Title: USDA updates nutrient values for fast food pizza

item Nickle, Melissa
item Pehrsson, Pamela

Submitted to: Procedia Food Science
Publication Type: Peer Reviewed Journal
Publication Acceptance Date: 5/29/2013
Publication Date: 5/29/2013
Citation: Nickle, M.S., Pehrsson, P.R. 2013. USDA updates nutrient values for fast food pizza. Procedia Food Science. 2:87-92.

Interpretive Summary:

Technical Abstract: Consumption of quick service pizza has increased as Americans are spending more on food away from home. Pizza is consistently a primary Key Food in the USDA National Food and Nutrient Analysis Program (NFNAP) because it is a contributor of more than 14 nutrients of public health significance to the U.S. diet.
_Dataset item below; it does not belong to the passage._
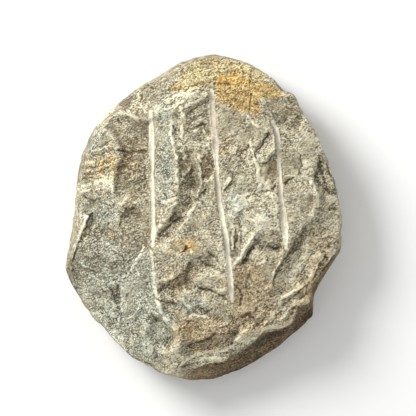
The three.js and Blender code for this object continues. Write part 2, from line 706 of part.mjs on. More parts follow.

The USDA Nutrient Data Laboratory collected samples of the two leading fast food pizza chains to monitor and update changes in this popular food. Both brands of cheese (regular, thick, and thin crust) and pepperoni (regular and thick crust) pizzas were collected in 12 nationwide locations in 2003-04 and again in 2010. Sample units of pizzas were prepared for analysis of proximates, vitamins, minerals and fatty acids using NFNAP protocols. Analytical samples and quality control materials were analyzed by USDA-qualified laboratories using AOAC approved methods. Nutrient data were statistically evaluated (p<0.05) to compare similar pizzas from different years. Based on these analyses, values for various nutrients changed. For example, both brands of cheese, thin crust pizzas showed a significant increase in sodium (p<0.014). Across all pizza types, brand A pizzas showed a significant increase in iron (p<0.0009-0.036) and potassium (p<0.001-0.013). Total sugars, fiber, cholesterol, and fat values significantly increased or decreased by brand and pizza type. These analyses provide current, accurate, nationally representative data for high consumption foods in the U.S. and are included in the USDA Nutrient Database for Standard Reference 24 as part of an effort to monitor changes in nutrient profiles for popular foods.